I would, therefore, for the reasons which I have stated, hold that the suit has been rightly decided and would dismiss the appeal with costs. BANERJI, J. The principal question which we have to decide in this appeal is whether the plaintiff-appellant is precluded from maintaining his suit by the provisions of section 244 of the Code of Civil Procedure, that is to say, whether the questions which arise in the suit are questions relating to the execution, discharge or satisfaction of the decree obtained by the respondents and arise between the parties to the suit in which the decree was passed or their representatives. That those questions relate to the execution of the decree admits of no doubt, and is also the fact that the plaintiff-appellant was not a party to the suit in which the decree was passed. Is he then the representative of party? The decision of this question depends upon the answer to the further question whether an auction-purchaser of property comprised in a mortgage for the sale of which a decree has been passed in favour of the mortgagee against the mortgagor is a representative of the judgment-debtor within the meaning of section 244, clause (c). It has been held in this Court that a person who has purchased under a private sale from the judgment-debtor the property decreed to be sold in a suit for sale upon a mortgage is such representative. Madho Das vs. Ramji Pathak, (1894) I.L.R. 16 All., 386, see also Gobardhan Rai vs. Bishun Prasad, (1901) I.L.R. 23 All. 116. And the earlier ruling in which it has been held that the word “representative” in section 244 had no “more extended meaning than heir, devisee or executor” [see per OLDFIELD, J., in Jagat Narain vs. Jagrup, (1883) I.L.R. 5 All. 452 at 456], are no longer followed. A distinction, however, has been made between a purchaser at a private sale and a purchaser at an auction sale, and it has been held that, whilst the former is a representative within the meaning of the section, the latter is not. The correctness of this view appeared to my brother BLAIR and myself to be questionable. We therefore referred this case to a Full Bench for a reconsideration of the existing rulings on the subject. 17.

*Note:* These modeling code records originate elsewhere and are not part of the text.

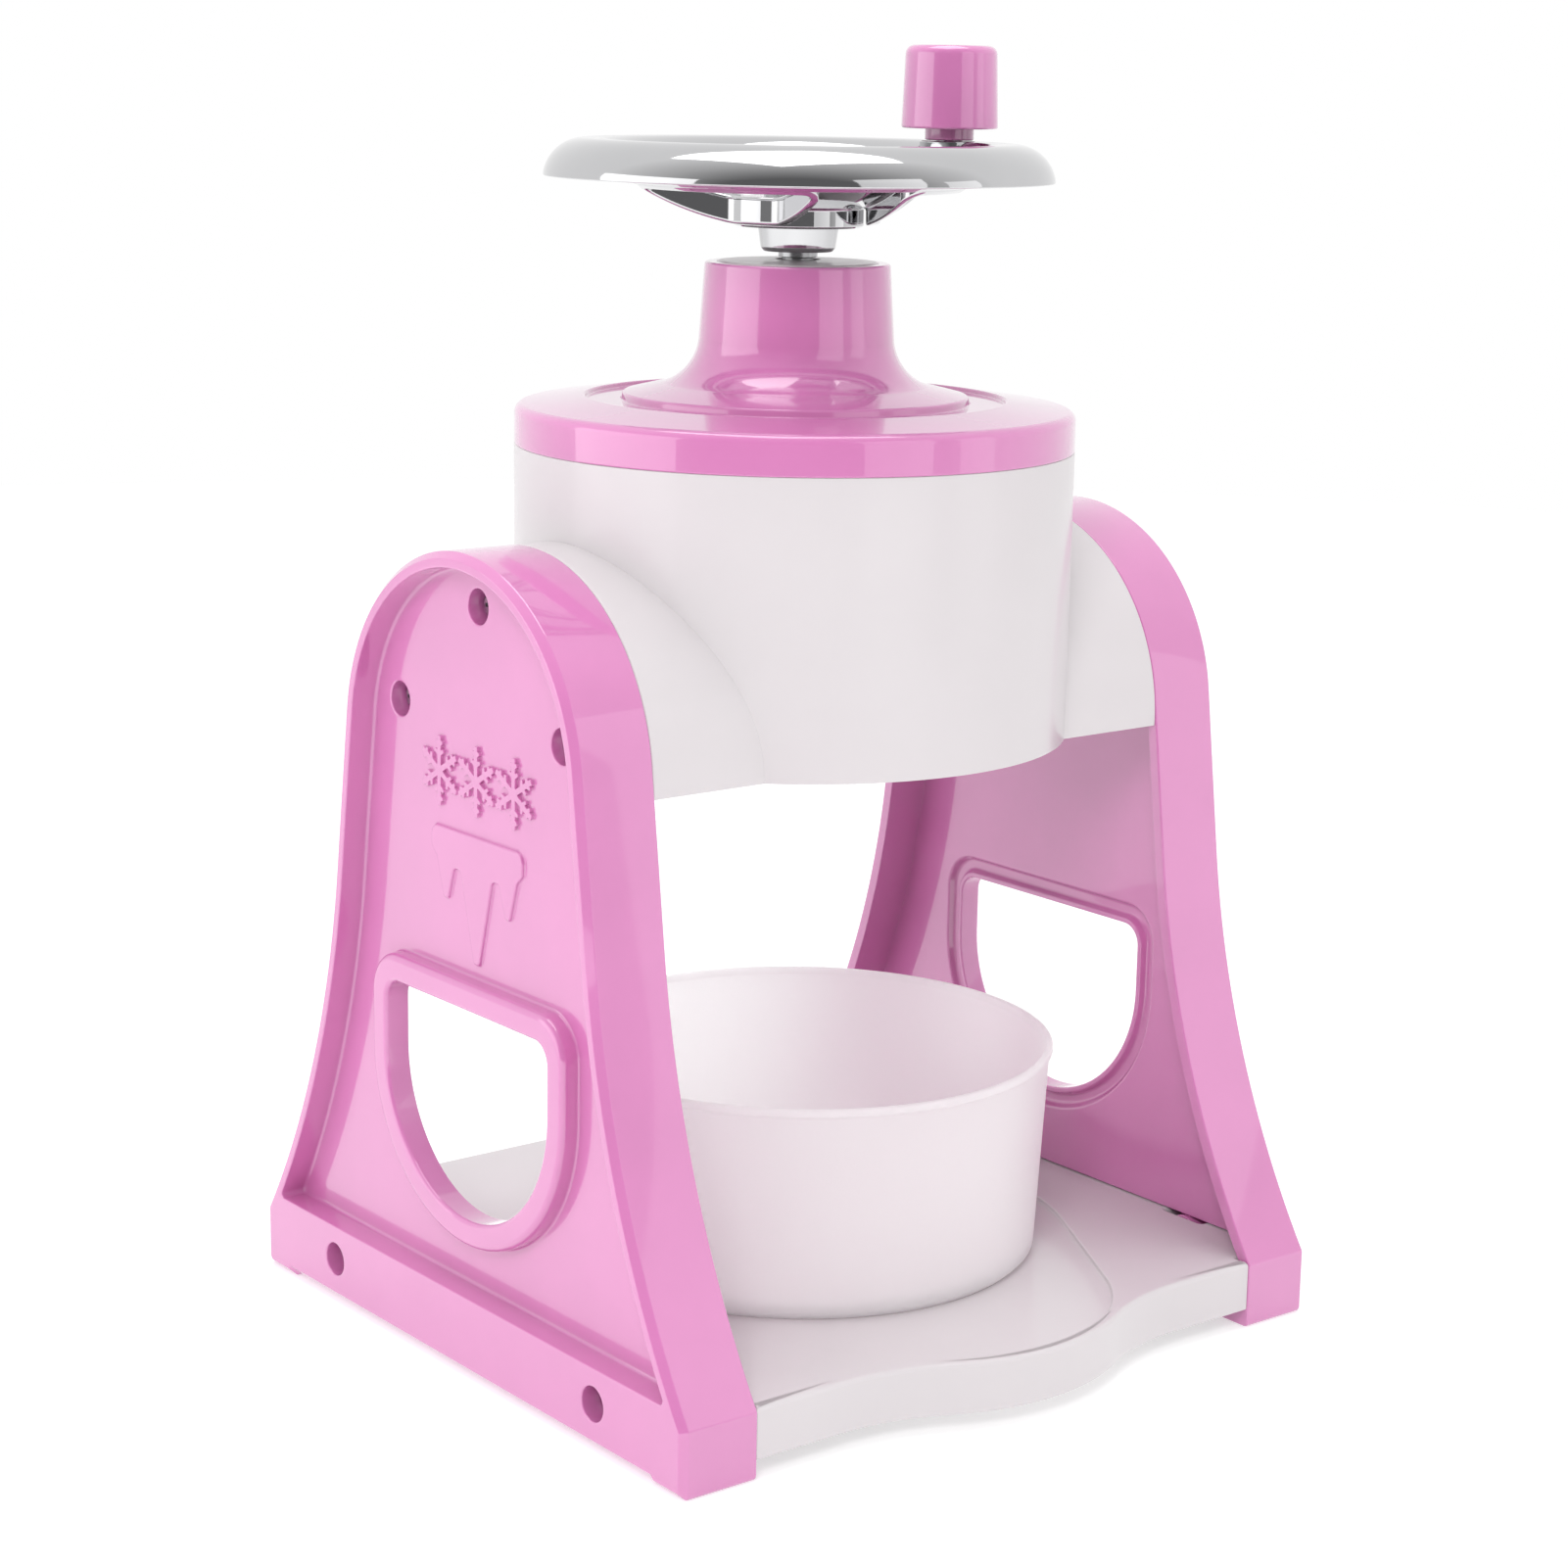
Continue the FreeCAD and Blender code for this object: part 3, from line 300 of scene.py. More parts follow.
def soft(corners, steps=3):
    """Open wall profile with rounded corners."""
    return rounded(corners, closed=False, steps=steps)


def lathe(bm, profile, turns=256, angles=None, bulge=None):
    """Revolve a closed (radius, height) outline about Z; bulge(radius, height, angle) gives a new radius."""
    angles = angles or [2 * math.pi * k / turns for k in range(turns)]
    rings = []
    for radius, height in profile:
        if radius < 1e-4:
            rings.append([bm.verts.new((0, 0, height))] * len(angles))
            continue
        reach = [bulge(radius, height, a) if bulge else radius for a in angles]
        rings.append(ring(bm, in_plan(zip(reach, angles)), height, on_top))
    for low, high in zip(rings, rings[1:] + rings[:1]):
        for k in range(len(angles)):
            follow = (k + 1) % len(angles)
            corners = list(dict.fromkeys([low[k], low[follow], high[follow], high[k]]))
            if len(corners) > 2:
                bm.faces.new(corners)


# ---- Side panels ----
def panel_outline(inset, low, corner, sole=0.0):
    """Side panel (y, z), moved inwards: round top, leaning sides that flare into the foot."""
    lean = math.radians(LEAN)
    normal = Vector((math.cos(lean), math.sin(lean)))
    shoulder = Vector((0, ARCH_Z)) + normal * ARCH_R
    flare = Vector((shoulder.x + (shoulder.y - FLARE_Z) * math.tan(lean), FLARE_Z))
    run = Vector((FOOT_HALF, FOOT_SIDE_H)) - flare
    bend_r = run.length_squared / (2 * normal.dot(run))
    heart = flare + normal * bend_r
    bend_r += inset
    stop = 360 - math.degrees(math.acos((FOOT_HALF - inset - heart.x) / bend_r))
    level = 180 + math.degrees(math.asin((heart.y - low) / bend_r))
    bend = arc(heart, bend_r, 180 + LEAN, min(stop, level), 24)
    side = sharp_points(bend[:-1]) + [(bend[-1][0], bend[-1][1], corner)]
    if stop < level:
        side.append((FOOT_HALF - inset, low, corner))
    if sole:
        side += [(SOLE_Y + inset, low, 0.5), (SOLE_Y + inset - sole, low + sole, 0.5)]
    arch = arc((0, ARCH_Z), ARCH_R - inset, 180 - LEAN, LEAN, 96)
    left = [(-u, v, r) for u, v, r in reversed(side)]
    return list(reversed(rounded(left + sharp_points(arch) + side, steps=4)))


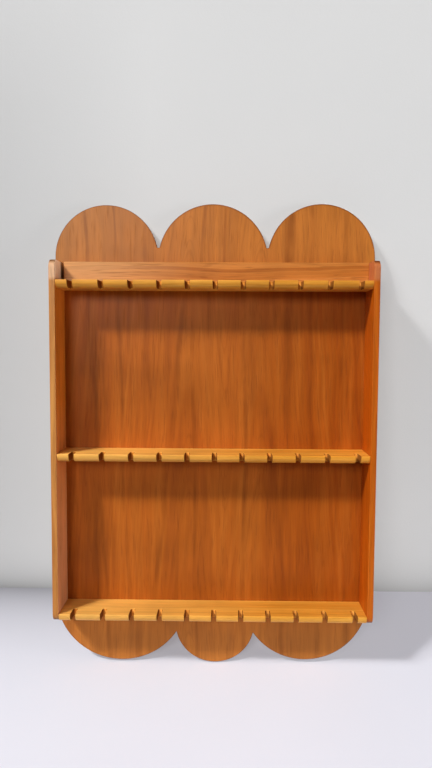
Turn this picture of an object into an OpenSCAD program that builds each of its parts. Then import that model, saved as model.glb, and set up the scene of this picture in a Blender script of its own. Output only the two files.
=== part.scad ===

The correctness of this view appeared to my brother BLAIR and myself to be questionable. We therefore referred this case to a Full Bench for a reconsideration of the existing rulings on the subject. 17. It seems, to me that every purchaser of the judgment-debtor's interests, who is bound by the decree, is a representative of the judgment-debtor within the meaning of the section, whether he is a purchaser under a private sale from the judgment-debtor or a purchaser at a compulsory sale held in execution of a decree obtained against the judgment-debtor. I can see no distinction in principle between the case of a purchaser under a private sale and that of an auction purchaser, provided that the decree in execution can be enforced against him. In my judgment the word “representative” in section 244 means a person against whom the decree can be enforced either as the legal representative of the judgment-debtor or as his representative in interest. In Radhamadhub Holdar vs. Manohar Mookerji, [1888] I.L.R. 15 Cal, 756 their Lordships of the Privy Council held that a person who had during the pendency of the mortgagee's suit for sale purchased the mortgaged property in execution of a simple decree for money was bound by the proceedings and the decree in the suit. Such a purchaser is undoubtedly the representative in interest of the judgment-debtor as regards the property purchased by him. It is true that a purchaser at auction acquires, in some respects, higher rights than those acquired by a purchaser under a private sale, but as observed by the Full Bench of the Calcutta High Court in Ishan Chunder Sirkar vs. Bent Madhub Sirkar, [1898] I.L.R. 24 Cal. 62 “because that is so, it does not follow that the execution purchaser is not to be regarded as a representative in interest of the judgment-debtor even in those respects in which, and for those purposes for which, his rights are no higher than those of the judgment-debtor whose right, title and interest he has purchased.” And there appears to be no reason why he should not be deemed to be the representative of the judgment-debtor.
As the learned Chief Justice has pointed out, the trend of recent decisions, both of the Privy Council and of the courts in this country, is in favour of placing on section 244 as wide an interpretation as is compatible with its provisions, so that questions which may be determined by the court-executing a decree should not be made the subject of a separate suit. 18. The plaintiff in this case is admittedly bound by the decree obtained by the respondents, as he purchased the property in question after that decree had been passed. In fact he prays in his suit that the property should be sold in accordance with the directions, contained in the decree. He is therefore, in my opinion, a representative of the judgment-debtors mortgagors, within the meaning of section 244 and his suit has been rightly held to be barred by that section. I also would dismiss the appeal.